Lines containing the string "bodies" are to be collected in full.

▶ _DATA TO USE_:
━━━━━━━━

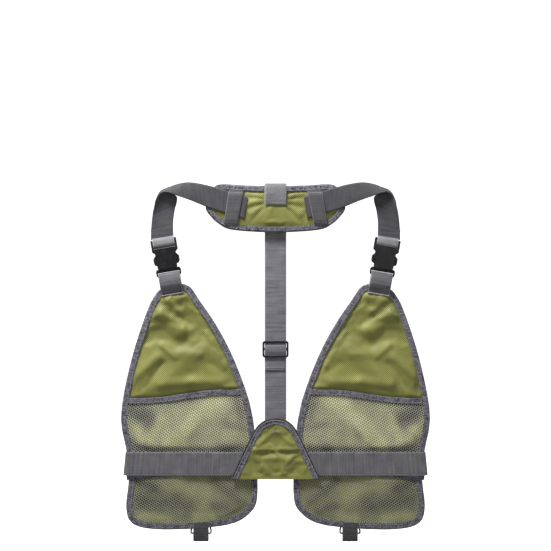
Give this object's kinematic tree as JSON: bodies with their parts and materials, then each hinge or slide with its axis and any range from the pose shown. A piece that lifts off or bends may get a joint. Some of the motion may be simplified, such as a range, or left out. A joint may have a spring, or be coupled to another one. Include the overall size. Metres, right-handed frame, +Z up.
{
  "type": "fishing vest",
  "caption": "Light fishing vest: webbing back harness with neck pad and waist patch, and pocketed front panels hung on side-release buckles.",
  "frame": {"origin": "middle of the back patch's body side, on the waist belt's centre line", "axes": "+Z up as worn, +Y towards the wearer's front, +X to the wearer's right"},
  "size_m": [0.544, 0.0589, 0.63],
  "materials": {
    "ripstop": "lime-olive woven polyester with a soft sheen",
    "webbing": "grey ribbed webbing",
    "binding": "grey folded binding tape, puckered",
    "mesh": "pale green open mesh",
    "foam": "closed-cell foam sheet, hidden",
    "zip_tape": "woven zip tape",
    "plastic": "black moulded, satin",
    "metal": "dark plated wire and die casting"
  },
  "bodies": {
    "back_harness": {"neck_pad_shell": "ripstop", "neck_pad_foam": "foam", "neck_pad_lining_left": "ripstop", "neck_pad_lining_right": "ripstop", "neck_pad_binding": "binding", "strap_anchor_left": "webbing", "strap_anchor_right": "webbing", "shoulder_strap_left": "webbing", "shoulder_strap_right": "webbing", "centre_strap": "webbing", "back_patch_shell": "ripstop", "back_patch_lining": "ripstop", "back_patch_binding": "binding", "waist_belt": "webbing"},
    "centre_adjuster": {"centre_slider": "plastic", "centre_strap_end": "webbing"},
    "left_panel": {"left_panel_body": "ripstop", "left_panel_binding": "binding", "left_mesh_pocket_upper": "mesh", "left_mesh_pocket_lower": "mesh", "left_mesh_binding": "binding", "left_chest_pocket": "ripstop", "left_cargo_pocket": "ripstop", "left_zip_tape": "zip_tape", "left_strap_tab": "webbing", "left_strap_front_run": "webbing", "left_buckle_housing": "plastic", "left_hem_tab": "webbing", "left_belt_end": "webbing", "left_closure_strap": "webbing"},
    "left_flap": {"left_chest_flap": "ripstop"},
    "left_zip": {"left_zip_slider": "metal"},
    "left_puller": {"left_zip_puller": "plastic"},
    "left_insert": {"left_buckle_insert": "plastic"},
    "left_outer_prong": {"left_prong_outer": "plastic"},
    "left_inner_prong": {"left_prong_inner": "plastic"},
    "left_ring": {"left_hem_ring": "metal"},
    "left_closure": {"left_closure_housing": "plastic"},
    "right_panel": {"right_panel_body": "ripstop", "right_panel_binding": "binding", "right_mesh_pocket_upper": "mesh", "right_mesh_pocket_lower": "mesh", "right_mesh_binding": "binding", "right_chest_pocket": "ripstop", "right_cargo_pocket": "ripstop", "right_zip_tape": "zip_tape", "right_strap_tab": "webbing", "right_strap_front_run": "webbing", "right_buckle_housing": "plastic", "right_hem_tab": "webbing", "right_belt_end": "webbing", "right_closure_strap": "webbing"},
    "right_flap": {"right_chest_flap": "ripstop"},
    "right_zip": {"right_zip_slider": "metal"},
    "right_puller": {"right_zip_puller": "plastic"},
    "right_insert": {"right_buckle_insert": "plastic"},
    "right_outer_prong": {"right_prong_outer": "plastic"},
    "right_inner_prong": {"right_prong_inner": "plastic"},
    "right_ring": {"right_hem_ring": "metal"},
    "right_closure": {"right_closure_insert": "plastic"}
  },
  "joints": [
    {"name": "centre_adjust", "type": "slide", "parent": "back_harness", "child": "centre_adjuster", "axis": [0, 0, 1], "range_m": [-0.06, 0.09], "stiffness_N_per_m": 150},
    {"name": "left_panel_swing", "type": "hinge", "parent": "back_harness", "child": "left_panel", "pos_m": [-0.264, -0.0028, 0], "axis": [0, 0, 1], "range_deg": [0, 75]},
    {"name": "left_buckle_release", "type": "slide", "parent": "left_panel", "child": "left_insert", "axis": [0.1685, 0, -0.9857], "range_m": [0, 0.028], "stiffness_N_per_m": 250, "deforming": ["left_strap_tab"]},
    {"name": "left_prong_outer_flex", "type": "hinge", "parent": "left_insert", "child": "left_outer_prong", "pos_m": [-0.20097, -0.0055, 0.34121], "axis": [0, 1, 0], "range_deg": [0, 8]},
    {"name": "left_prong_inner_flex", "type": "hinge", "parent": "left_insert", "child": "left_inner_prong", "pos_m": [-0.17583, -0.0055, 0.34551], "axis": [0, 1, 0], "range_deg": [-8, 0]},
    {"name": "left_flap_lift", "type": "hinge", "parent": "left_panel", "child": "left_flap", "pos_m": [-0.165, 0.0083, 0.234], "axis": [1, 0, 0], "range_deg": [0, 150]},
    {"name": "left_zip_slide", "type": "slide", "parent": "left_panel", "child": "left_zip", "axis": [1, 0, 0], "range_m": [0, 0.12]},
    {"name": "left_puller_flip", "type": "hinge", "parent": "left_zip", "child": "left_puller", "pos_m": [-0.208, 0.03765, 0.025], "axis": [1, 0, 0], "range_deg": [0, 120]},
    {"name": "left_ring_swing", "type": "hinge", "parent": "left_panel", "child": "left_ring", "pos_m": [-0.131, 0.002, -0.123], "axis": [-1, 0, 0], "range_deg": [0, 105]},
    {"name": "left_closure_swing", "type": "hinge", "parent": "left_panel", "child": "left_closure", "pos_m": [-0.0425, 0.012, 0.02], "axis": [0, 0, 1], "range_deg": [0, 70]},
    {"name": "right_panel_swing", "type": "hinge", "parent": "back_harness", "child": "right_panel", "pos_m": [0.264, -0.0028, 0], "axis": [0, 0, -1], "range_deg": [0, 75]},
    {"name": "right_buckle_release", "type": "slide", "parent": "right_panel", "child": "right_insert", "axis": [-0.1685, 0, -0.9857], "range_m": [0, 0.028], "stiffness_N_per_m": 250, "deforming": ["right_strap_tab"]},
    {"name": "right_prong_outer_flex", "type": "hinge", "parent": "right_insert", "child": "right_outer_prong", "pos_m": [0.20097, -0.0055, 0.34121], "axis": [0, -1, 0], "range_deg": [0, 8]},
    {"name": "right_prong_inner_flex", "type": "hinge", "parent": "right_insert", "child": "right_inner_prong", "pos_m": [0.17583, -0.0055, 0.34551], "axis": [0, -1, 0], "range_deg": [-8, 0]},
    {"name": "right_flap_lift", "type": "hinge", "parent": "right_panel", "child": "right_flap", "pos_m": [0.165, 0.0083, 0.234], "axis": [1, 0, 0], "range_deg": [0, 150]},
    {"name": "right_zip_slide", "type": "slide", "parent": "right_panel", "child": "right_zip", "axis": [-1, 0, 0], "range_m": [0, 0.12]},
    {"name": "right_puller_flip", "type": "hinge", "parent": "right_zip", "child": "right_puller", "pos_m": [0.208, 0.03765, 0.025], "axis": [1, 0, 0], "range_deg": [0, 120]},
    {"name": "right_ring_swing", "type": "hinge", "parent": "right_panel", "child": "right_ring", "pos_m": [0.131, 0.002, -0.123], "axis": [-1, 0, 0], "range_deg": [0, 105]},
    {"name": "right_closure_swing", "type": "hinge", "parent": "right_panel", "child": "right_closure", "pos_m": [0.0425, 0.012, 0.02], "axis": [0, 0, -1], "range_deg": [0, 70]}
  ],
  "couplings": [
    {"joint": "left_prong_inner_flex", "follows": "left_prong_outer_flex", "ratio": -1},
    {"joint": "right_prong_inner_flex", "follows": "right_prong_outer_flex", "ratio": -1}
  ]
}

━━━━━━━━

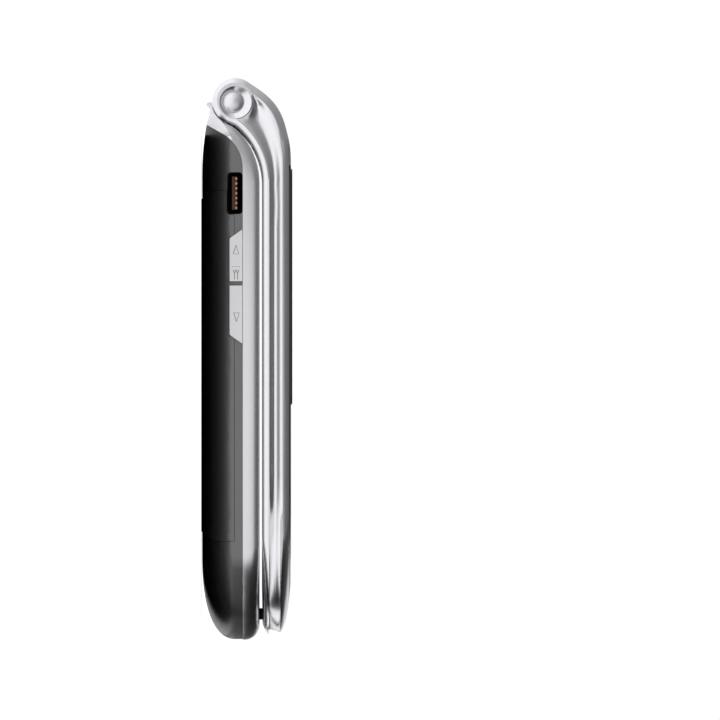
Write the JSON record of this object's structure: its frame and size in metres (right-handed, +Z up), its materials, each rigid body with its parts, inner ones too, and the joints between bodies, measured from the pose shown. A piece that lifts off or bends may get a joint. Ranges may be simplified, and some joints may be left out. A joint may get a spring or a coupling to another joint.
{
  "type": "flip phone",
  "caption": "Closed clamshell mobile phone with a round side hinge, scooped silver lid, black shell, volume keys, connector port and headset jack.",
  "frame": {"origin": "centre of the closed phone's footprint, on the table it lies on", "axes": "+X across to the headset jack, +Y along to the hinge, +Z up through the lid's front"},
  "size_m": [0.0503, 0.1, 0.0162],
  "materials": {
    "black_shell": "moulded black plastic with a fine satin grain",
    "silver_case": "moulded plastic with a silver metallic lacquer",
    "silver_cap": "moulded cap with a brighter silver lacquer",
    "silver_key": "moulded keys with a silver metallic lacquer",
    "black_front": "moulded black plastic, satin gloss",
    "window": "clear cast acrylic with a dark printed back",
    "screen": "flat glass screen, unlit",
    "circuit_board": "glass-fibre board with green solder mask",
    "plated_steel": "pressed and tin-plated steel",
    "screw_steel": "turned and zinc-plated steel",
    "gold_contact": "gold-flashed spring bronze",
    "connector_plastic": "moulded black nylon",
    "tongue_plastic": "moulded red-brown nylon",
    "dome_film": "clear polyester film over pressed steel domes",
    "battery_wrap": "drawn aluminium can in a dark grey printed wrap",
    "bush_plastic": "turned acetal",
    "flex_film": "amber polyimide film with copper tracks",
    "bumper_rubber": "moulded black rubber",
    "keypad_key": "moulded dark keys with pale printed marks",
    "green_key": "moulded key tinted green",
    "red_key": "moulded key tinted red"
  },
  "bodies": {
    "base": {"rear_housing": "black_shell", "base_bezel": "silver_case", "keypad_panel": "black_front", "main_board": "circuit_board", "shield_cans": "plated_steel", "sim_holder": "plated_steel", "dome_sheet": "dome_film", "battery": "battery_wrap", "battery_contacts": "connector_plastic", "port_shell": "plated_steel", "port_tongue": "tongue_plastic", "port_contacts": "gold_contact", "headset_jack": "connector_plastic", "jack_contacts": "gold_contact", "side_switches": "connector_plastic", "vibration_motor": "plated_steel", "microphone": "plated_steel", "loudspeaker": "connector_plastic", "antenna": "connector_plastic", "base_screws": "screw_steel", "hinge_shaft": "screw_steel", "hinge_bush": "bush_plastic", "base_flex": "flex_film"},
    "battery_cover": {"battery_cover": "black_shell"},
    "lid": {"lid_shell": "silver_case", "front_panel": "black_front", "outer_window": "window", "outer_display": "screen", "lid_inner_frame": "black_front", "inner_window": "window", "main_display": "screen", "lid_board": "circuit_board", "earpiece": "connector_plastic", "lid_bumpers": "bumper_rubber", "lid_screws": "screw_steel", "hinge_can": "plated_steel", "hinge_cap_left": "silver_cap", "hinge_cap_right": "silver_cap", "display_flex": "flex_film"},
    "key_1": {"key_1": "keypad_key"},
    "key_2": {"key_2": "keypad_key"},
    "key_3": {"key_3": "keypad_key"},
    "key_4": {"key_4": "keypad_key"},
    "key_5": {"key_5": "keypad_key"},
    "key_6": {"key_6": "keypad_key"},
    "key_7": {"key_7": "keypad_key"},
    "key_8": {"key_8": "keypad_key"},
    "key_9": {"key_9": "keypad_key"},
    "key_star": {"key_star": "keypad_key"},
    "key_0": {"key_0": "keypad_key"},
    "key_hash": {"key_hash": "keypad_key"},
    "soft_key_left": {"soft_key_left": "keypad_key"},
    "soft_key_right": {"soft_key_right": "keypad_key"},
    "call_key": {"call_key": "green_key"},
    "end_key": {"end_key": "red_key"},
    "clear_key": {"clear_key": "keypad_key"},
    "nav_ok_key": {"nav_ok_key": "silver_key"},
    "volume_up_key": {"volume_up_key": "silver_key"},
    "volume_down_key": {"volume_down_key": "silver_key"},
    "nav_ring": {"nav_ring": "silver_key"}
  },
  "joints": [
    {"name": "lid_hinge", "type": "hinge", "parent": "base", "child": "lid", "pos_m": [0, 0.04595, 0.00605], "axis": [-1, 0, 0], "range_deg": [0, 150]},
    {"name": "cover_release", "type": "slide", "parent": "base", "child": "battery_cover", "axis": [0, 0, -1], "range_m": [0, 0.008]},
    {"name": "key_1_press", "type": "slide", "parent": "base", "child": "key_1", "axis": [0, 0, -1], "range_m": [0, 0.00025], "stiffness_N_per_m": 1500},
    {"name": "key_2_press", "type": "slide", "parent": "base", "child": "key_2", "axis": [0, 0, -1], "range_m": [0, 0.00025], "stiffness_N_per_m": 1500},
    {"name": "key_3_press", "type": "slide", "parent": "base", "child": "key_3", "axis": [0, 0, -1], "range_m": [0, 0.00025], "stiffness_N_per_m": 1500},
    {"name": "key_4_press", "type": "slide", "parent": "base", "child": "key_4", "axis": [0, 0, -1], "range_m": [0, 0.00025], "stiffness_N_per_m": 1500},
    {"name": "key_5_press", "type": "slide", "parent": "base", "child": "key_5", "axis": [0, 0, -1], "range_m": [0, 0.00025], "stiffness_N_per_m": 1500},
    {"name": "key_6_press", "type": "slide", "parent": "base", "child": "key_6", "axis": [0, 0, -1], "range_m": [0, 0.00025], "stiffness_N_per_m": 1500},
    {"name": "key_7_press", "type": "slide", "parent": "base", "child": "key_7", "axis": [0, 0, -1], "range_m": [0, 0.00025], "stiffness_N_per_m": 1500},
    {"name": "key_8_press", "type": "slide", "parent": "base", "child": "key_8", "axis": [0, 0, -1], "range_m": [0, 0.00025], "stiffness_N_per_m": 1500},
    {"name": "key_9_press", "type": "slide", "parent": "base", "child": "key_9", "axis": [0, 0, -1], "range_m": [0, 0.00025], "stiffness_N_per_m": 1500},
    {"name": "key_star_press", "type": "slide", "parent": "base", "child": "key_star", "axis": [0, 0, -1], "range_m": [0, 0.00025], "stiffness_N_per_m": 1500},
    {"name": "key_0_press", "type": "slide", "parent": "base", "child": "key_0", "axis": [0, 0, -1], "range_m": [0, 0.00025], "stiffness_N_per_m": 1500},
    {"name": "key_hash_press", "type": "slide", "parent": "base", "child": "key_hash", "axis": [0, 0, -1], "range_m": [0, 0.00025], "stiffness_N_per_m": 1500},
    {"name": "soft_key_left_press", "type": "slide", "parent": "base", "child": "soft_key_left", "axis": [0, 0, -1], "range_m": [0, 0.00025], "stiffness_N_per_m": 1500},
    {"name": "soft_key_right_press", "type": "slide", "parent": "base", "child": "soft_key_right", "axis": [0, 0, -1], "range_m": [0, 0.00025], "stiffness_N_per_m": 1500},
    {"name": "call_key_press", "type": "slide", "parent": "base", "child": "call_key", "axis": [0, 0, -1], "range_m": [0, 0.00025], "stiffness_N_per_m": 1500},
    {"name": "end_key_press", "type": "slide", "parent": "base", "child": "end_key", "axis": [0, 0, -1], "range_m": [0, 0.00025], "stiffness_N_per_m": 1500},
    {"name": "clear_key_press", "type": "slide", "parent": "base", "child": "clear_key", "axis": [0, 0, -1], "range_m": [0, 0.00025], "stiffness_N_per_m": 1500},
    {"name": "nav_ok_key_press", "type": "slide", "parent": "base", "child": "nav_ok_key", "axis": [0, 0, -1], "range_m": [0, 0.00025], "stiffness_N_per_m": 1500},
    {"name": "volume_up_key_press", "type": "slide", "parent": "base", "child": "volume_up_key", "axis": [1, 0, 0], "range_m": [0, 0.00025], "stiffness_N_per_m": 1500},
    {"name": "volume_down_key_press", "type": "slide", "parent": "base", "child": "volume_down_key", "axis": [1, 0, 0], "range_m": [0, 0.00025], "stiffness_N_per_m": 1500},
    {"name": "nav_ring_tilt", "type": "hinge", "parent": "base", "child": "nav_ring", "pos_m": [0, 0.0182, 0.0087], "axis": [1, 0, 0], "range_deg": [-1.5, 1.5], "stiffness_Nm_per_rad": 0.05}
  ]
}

━━━━━━━━

▶ _EXERCISE OUTPUT_:
Give this object's kinematic tree as JSON: bodies with their parts and materials, then each hinge or slide with its axis and any range from the pose shown. A piece that lifts off or bends may get a joint. Some of the motion may be simplified, such as a range, or left out. A joint may have a spring, or be coupled to another one. Include the overall size. Metres, right-handed frame, +Z up.
  "bodies": {
Write the JSON record of this object's structure: its frame and size in metres (right-handed, +Z up), its materials, each rigid body with its parts, inner ones too, and the joints between bodies, measured from the pose shown. A piece that lifts off or bends may get a joint. Ranges may be simplified, and some joints may be left out. A joint may get a spring or a coupling to another joint.
  "bodies": {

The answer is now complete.